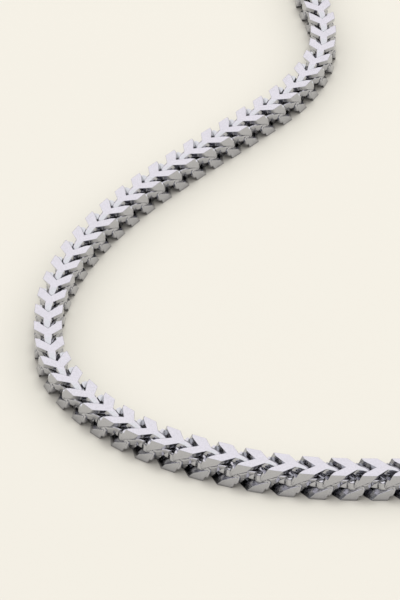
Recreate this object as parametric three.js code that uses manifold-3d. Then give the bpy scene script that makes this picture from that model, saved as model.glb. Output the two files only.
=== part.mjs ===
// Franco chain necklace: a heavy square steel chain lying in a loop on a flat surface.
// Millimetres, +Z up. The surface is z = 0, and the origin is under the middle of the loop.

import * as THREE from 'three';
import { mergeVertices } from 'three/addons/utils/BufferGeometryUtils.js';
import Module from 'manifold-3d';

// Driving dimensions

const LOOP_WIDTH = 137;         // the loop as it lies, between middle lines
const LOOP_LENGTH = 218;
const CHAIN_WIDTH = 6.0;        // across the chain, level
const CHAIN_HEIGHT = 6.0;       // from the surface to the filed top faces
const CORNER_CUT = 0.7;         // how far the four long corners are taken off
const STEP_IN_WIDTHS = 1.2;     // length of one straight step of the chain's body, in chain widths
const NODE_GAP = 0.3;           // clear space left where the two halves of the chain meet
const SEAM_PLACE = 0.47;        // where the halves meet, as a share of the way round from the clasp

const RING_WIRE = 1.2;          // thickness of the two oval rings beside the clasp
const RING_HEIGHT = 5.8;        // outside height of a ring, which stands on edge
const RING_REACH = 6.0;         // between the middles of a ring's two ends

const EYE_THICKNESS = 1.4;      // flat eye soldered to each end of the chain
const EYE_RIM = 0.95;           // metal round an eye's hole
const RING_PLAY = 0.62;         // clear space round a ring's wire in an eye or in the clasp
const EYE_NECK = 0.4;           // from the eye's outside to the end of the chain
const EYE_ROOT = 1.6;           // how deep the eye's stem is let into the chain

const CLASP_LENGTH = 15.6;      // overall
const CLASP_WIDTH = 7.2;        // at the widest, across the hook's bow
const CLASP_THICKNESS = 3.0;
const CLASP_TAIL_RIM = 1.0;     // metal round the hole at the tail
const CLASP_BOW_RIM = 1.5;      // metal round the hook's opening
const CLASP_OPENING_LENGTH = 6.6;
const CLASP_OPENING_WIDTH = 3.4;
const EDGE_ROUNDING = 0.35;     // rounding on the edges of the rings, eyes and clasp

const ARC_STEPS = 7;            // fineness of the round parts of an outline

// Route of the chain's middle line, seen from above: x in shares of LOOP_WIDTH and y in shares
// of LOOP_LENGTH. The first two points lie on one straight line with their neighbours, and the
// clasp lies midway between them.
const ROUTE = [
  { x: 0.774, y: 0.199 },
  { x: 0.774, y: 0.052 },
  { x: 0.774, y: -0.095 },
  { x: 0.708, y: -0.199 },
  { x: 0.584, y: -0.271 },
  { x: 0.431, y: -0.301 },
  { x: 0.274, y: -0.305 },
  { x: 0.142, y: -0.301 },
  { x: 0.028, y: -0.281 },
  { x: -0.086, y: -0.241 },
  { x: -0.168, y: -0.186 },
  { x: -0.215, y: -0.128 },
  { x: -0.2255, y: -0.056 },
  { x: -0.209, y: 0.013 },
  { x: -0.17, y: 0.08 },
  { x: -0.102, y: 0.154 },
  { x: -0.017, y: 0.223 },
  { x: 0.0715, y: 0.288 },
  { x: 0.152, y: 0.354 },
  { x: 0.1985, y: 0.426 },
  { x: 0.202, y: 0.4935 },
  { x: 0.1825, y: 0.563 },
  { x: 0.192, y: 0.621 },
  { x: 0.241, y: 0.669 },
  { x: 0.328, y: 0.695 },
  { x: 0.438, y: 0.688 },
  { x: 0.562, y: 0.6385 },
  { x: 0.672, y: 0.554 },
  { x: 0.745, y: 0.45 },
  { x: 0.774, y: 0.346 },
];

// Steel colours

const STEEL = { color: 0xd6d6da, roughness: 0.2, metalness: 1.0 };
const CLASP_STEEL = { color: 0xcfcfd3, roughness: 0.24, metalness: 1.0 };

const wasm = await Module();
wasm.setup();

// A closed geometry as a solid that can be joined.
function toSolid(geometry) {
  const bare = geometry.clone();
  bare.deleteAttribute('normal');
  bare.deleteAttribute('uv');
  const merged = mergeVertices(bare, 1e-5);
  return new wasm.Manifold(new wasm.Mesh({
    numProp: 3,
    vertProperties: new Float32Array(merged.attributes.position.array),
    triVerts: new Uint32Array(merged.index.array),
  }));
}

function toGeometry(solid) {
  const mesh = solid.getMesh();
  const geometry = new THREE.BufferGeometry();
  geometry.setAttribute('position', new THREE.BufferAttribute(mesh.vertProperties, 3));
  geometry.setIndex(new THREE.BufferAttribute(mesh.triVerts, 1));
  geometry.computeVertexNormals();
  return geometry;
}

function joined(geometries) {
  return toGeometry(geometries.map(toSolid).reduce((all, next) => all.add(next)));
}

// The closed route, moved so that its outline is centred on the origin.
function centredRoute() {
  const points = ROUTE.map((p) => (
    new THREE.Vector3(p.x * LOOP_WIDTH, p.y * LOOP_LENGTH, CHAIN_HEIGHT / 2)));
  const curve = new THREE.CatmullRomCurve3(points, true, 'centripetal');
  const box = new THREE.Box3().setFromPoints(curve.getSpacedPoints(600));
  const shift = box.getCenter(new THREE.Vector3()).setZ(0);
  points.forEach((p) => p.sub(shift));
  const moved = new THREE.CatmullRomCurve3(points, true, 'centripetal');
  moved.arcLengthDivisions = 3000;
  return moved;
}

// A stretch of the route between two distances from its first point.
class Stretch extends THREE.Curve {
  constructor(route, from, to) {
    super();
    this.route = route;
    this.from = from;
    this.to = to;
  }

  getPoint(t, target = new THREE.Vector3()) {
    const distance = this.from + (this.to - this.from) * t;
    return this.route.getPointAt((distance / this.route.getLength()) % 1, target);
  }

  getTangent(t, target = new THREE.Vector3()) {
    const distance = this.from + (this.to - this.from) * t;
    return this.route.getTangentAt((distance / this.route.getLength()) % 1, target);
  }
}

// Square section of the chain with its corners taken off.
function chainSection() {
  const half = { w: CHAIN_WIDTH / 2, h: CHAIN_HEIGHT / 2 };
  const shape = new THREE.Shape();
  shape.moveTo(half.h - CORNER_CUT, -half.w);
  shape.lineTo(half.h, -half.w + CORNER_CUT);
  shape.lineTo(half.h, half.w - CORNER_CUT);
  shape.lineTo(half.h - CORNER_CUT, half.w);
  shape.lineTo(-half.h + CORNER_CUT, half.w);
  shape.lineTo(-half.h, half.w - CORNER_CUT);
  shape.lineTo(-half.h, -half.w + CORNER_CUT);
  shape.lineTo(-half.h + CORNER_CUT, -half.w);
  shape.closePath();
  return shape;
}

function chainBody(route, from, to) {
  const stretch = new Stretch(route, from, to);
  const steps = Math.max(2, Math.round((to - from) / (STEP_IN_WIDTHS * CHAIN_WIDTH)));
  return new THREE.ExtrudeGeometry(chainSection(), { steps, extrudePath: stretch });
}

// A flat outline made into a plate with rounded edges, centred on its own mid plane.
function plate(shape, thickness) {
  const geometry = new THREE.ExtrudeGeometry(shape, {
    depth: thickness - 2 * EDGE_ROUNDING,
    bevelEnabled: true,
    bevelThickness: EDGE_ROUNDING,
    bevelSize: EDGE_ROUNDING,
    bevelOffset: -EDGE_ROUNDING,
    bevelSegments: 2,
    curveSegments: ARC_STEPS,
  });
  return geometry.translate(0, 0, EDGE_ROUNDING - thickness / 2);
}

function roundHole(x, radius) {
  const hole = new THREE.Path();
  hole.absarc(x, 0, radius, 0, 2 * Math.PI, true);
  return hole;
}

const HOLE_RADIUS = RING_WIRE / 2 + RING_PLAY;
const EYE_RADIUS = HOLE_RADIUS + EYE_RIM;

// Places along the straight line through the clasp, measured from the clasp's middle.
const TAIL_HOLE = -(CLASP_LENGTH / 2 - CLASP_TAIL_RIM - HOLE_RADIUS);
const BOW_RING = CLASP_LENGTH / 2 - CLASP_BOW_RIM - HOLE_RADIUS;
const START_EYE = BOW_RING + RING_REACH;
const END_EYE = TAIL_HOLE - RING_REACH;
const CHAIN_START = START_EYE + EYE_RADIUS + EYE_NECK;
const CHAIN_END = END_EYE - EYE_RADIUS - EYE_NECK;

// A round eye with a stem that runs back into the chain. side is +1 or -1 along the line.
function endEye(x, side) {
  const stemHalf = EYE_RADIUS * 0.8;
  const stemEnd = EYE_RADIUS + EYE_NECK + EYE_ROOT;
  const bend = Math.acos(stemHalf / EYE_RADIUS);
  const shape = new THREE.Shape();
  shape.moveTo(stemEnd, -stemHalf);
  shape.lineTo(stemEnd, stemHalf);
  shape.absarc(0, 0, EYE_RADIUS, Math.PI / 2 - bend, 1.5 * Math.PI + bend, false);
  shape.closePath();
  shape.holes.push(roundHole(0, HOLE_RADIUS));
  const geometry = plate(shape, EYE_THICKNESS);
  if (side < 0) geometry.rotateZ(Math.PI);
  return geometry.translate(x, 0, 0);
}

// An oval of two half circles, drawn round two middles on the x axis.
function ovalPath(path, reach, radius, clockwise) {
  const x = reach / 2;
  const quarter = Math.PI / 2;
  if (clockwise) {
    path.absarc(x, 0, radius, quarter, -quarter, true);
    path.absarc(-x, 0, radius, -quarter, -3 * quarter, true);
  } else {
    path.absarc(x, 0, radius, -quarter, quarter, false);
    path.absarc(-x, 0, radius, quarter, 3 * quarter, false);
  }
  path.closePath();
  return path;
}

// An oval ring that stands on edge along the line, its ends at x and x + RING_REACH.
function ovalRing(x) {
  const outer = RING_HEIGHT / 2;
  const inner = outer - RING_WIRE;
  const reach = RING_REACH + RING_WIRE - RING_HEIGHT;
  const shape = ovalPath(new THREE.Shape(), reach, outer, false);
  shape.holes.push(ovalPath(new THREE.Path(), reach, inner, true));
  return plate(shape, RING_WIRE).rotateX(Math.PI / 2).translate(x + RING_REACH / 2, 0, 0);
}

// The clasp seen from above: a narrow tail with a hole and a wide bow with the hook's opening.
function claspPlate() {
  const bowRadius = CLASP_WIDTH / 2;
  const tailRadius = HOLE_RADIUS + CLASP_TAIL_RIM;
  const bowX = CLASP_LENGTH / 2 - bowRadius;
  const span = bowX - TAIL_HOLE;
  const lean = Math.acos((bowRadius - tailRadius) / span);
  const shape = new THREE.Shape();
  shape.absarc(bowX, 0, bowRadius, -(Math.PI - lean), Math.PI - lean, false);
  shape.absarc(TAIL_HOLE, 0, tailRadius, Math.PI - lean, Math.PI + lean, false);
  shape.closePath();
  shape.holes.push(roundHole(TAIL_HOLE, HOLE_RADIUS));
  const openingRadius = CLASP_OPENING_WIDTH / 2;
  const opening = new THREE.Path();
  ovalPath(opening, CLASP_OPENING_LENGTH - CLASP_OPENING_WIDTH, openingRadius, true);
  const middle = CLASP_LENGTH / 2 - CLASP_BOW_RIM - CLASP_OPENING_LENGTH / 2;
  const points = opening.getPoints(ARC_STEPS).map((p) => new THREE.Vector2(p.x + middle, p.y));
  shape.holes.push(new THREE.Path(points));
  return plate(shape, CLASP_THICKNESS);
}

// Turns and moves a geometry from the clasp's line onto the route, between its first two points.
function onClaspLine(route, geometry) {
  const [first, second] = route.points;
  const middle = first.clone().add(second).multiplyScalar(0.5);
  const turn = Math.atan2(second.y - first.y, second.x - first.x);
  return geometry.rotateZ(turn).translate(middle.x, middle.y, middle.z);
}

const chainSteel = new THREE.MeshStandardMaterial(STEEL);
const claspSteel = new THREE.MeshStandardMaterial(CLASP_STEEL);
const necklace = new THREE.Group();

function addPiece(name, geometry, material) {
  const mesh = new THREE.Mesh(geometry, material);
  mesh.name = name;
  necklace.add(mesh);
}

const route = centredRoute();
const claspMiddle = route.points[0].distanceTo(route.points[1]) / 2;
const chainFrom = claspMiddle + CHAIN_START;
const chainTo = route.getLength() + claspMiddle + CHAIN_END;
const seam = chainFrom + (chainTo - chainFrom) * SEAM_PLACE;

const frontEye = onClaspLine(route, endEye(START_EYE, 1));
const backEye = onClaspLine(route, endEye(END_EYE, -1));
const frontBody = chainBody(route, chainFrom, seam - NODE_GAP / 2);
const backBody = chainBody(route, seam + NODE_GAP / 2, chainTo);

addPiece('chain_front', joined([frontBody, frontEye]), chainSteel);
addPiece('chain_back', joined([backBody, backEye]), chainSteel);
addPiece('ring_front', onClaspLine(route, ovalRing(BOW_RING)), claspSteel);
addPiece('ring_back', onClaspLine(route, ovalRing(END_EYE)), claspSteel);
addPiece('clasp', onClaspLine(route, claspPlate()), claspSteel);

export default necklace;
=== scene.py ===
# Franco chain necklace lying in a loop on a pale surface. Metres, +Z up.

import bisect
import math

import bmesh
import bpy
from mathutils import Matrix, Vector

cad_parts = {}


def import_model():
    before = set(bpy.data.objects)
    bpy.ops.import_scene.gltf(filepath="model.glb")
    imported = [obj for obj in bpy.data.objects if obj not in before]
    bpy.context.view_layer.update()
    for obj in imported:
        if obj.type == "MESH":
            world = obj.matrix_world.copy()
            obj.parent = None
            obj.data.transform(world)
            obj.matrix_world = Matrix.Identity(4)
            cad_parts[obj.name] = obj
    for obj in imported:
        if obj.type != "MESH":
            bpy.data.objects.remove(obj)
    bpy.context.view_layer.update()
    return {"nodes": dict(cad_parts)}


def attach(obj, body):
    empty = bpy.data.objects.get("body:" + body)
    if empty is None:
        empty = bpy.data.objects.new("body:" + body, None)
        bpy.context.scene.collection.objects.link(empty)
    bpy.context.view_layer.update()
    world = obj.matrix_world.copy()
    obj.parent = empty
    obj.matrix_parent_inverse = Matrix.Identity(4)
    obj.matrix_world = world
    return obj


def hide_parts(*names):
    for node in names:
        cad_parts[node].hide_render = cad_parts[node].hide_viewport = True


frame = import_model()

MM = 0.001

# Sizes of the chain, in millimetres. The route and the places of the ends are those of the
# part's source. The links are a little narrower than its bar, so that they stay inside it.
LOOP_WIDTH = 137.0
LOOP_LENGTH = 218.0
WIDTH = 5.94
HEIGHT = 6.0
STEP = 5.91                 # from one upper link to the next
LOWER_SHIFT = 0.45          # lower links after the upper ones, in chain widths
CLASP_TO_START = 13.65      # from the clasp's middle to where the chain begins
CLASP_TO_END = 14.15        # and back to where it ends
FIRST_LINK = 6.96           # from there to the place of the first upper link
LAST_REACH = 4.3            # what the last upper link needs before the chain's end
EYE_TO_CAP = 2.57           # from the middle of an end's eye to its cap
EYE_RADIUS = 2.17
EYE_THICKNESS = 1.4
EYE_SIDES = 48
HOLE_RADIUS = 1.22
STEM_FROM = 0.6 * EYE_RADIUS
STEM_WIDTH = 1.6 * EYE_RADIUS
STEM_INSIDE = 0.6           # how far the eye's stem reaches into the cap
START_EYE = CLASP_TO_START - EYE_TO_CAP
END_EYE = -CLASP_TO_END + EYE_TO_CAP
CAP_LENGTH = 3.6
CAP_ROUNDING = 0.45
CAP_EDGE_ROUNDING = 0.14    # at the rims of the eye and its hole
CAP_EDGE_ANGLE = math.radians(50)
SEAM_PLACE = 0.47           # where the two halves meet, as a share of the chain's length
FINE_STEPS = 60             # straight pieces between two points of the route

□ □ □

Give back, word for word, each line from the one containing "joined([frontBody, frontEye]), chainSteel);" down to the one containing "obj.parent = None", including those two lines.

addPiece('chain_front', joined([frontBody, frontEye]), chainSteel);
addPiece('chain_back', joined([backBody, backEye]), chainSteel);
addPiece('ring_front', onClaspLine(route, ovalRing(BOW_RING)), claspSteel);
addPiece('ring_back', onClaspLine(route, ovalRing(END_EYE)), claspSteel);
addPiece('clasp', onClaspLine(route, claspPlate()), claspSteel);

export default necklace;
=== scene.py ===
# Franco chain necklace lying in a loop on a pale surface. Metres, +Z up.

import bisect
import math

import bmesh
import bpy
from mathutils import Matrix, Vector

cad_parts = {}


def import_model():
    before = set(bpy.data.objects)
    bpy.ops.import_scene.gltf(filepath="model.glb")
    imported = [obj for obj in bpy.data.objects if obj not in before]
    bpy.context.view_layer.update()
    for obj in imported:
        if obj.type == "MESH":
            world = obj.matrix_world.copy()
            obj.parent = None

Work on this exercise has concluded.